WORK TO DO:
The data below needs to be returned exactly, line for line.
--- START OF AVAILABLE DATA ---
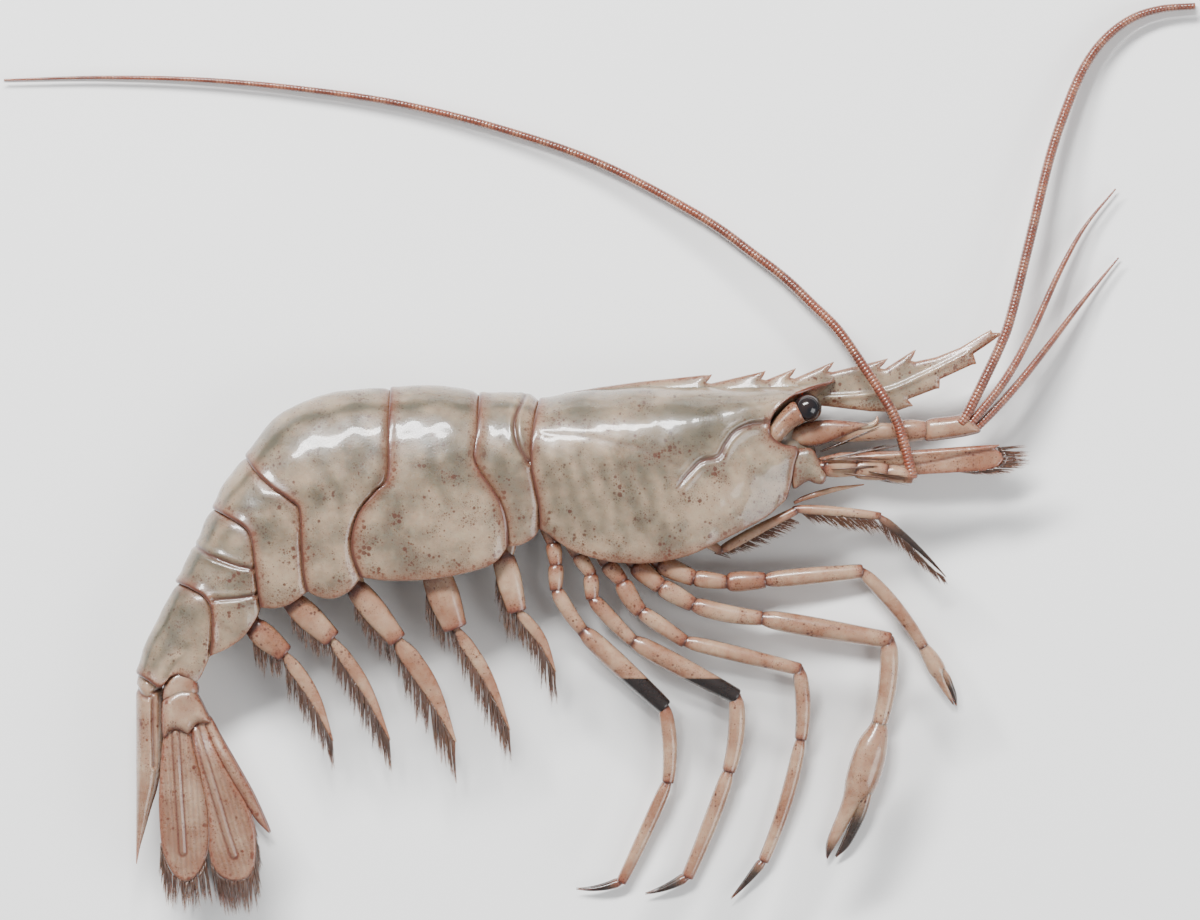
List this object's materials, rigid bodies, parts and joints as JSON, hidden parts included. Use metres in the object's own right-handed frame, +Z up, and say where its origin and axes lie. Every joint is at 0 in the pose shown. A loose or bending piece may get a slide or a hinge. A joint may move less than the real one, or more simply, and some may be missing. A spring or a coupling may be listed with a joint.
{
  "type": "raw shrimp",
  "caption": "Whole raw shrimp with head, shell, toothed rostrum, feelers, jointed legs, swimming legs and tail fan, lying on its side.",
  "frame": {"origin": "middle of the bounding box, at the level of the surface it lies on", "axes": "+Z up, out of the shrimp's right side; +X towards the head; +Y towards the back"},
  "size_m": [0.1195, 0.0917, 0.0118],
  "materials": {
    "shell": "wet, slightly clear grey-beige shell with fine brown-red freckles",
    "tail": "wet, clear pinkish tail blades with red-brown freckles",
    "limb": "wet, clear buff limbs with rosy joints",
    "feeler": "wet red-brown feelers, finely ringed",
    "cornea": "glossy black",
    "bristle": "fine brown bristles"
  },
  "bodies": {
    "root": {"carapace": "shell", "abdomen_1": "shell", "abdomen_2": "shell", "abdomen_3": "shell", "abdomen_4": "shell", "abdomen_5": "shell", "abdomen_6": "shell", "telson": "tail", "uropod_right_stalk": "tail", "uropod_right_inner": "tail", "uropod_right_outer": "tail", "uropod_right_rib": "tail", "eyestalk_right": "limb", "cornea_right": "cornea", "antennule_right": "limb", "antennule_right_long_whip": "feeler", "antennule_right_middle_whip": "feeler", "antennule_right_short_whip": "feeler", "antenna_right_cheek": "shell", "antenna_right_stalk": "limb", "antenna_right_scale": "limb", "antenna_right_whip": "feeler", "maxilliped_right": "limb", "palp_right": "limb", "leg_1_right": "limb", "leg_2_right": "limb", "leg_3_right": "limb", "leg_4_right": "limb", "leg_5_right": "limb", "swimmeret_1_right": "limb", "swimmeret_2_right": "limb", "swimmeret_3_right": "limb", "swimmeret_4_right": "limb", "swimmeret_5_right": "limb", "uropod_left_stalk": "tail", "uropod_left_inner": "tail", "uropod_left_outer": "tail", "uropod_left_rib": "tail", "eyestalk_left": "limb", "cornea_left": "cornea", "antennule_left": "limb", "antennule_left_long_whip": "feeler", "antennule_left_middle_whip": "feeler", "antennule_left_short_whip": "feeler", "antenna_left_cheek": "shell", "antenna_left_stalk": "limb", "antenna_left_scale": "limb", "antenna_left_whip": "feeler", "maxilliped_left": "limb", "palp_left": "limb", "leg_1_left": "limb", "leg_2_left": "limb", "leg_3_left": "limb", "leg_4_left": "limb", "leg_5_left": "limb", "swimmeret_1_left": "limb", "swimmeret_2_left": "limb", "swimmeret_3_left": "limb", "swimmeret_4_left": "limb", "swimmeret_5_left": "limb"}
  },
  "joints": []
}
--- END OF AVAILABLE DATA ---
ANSWER:
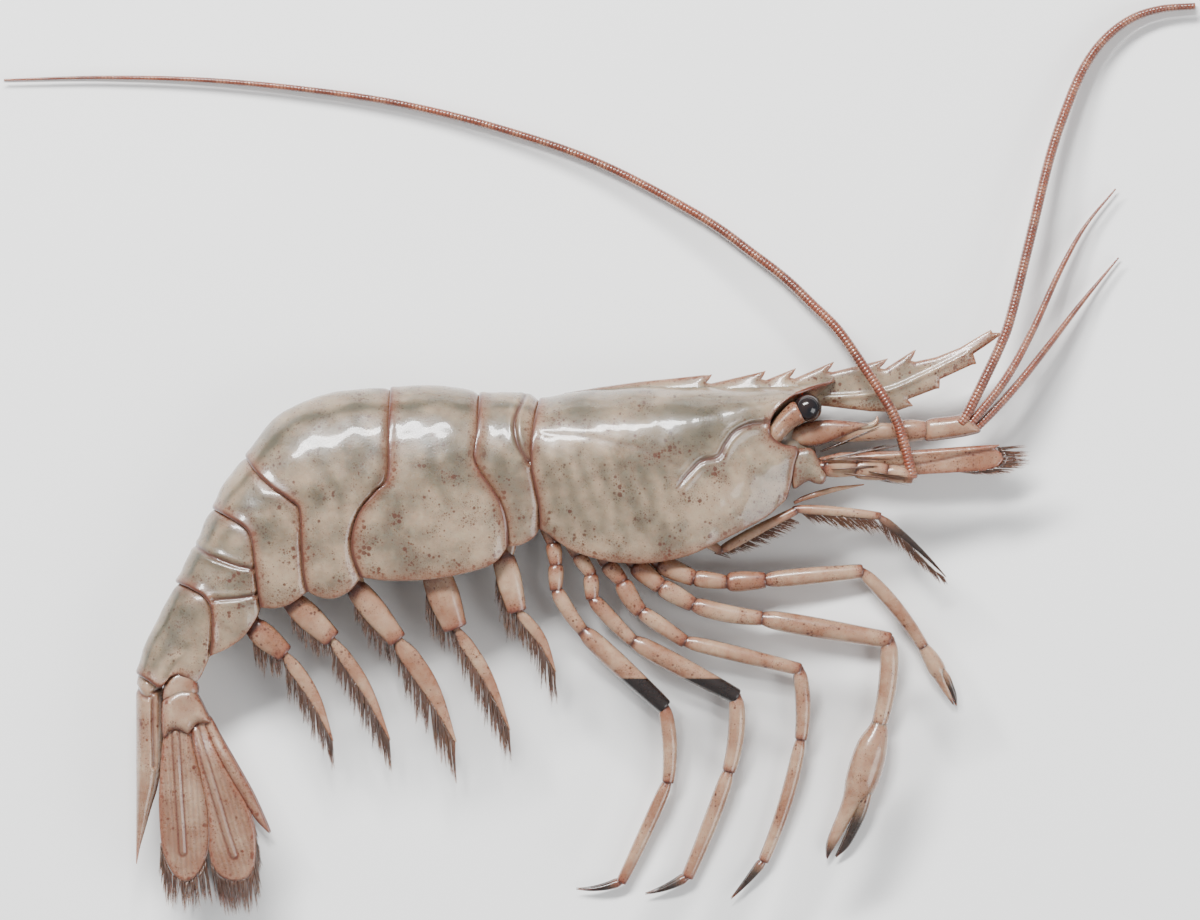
List this object's materials, rigid bodies, parts and joints as JSON, hidden parts included. Use metres in the object's own right-handed frame, +Z up, and say where its origin and axes lie. Every joint is at 0 in the pose shown. A loose or bending piece may get a slide or a hinge. A joint may move less than the real one, or more simply, and some may be missing. A spring or a coupling may be listed with a joint.
{
  "type": "raw shrimp",
  "caption": "Whole raw shrimp with head, shell, toothed rostrum, feelers, jointed legs, swimming legs and tail fan, lying on its side.",
  "frame": {"origin": "middle of the bounding box, at the level of the surface it lies on", "axes": "+Z up, out of the shrimp's right side; +X towards the head; +Y towards the back"},
  "size_m": [0.1195, 0.0917, 0.0118],
  "materials": {
    "shell": "wet, slightly clear grey-beige shell with fine brown-red freckles",
    "tail": "wet, clear pinkish tail blades with red-brown freckles",
    "limb": "wet, clear buff limbs with rosy joints",
    "feeler": "wet red-brown feelers, finely ringed",
    "cornea": "glossy black",
    "bristle": "fine brown bristles"
  },
  "bodies": {
    "root": {"carapace": "shell", "abdomen_1": "shell", "abdomen_2": "shell", "abdomen_3": "shell", "abdomen_4": "shell", "abdomen_5": "shell", "abdomen_6": "shell", "telson": "tail", "uropod_right_stalk": "tail", "uropod_right_inner": "tail", "uropod_right_outer": "tail", "uropod_right_rib": "tail", "eyestalk_right": "limb", "cornea_right": "cornea", "antennule_right": "limb", "antennule_right_long_whip": "feeler", "antennule_right_middle_whip": "feeler", "antennule_right_short_whip": "feeler", "antenna_right_cheek": "shell", "antenna_right_stalk": "limb", "antenna_right_scale": "limb", "antenna_right_whip": "feeler", "maxilliped_right": "limb", "palp_right": "limb", "leg_1_right": "limb", "leg_2_right": "limb", "leg_3_right": "limb", "leg_4_right": "limb", "leg_5_right": "limb", "swimmeret_1_right": "limb", "swimmeret_2_right": "limb", "swimmeret_3_right": "limb", "swimmeret_4_right": "limb", "swimmeret_5_right": "limb", "uropod_left_stalk": "tail", "uropod_left_inner": "tail", "uropod_left_outer": "tail", "uropod_left_rib": "tail", "eyestalk_left": "limb", "cornea_left": "cornea", "antennule_left": "limb", "antennule_left_long_whip": "feeler", "antennule_left_middle_whip": "feeler", "antennule_left_short_whip": "feeler", "antenna_left_cheek": "shell", "antenna_left_stalk": "limb", "antenna_left_scale": "limb", "antenna_left_whip": "feeler", "maxilliped_left": "limb", "palp_left": "limb", "leg_1_left": "limb", "leg_2_left": "limb", "leg_3_left": "limb", "leg_4_left": "limb", "leg_5_left": "limb", "swimmeret_1_left": "limb", "swimmeret_2_left": "limb", "swimmeret_3_left": "limb", "swimmeret_4_left": "limb", "swimmeret_5_left": "limb"}
  },
  "joints": []
}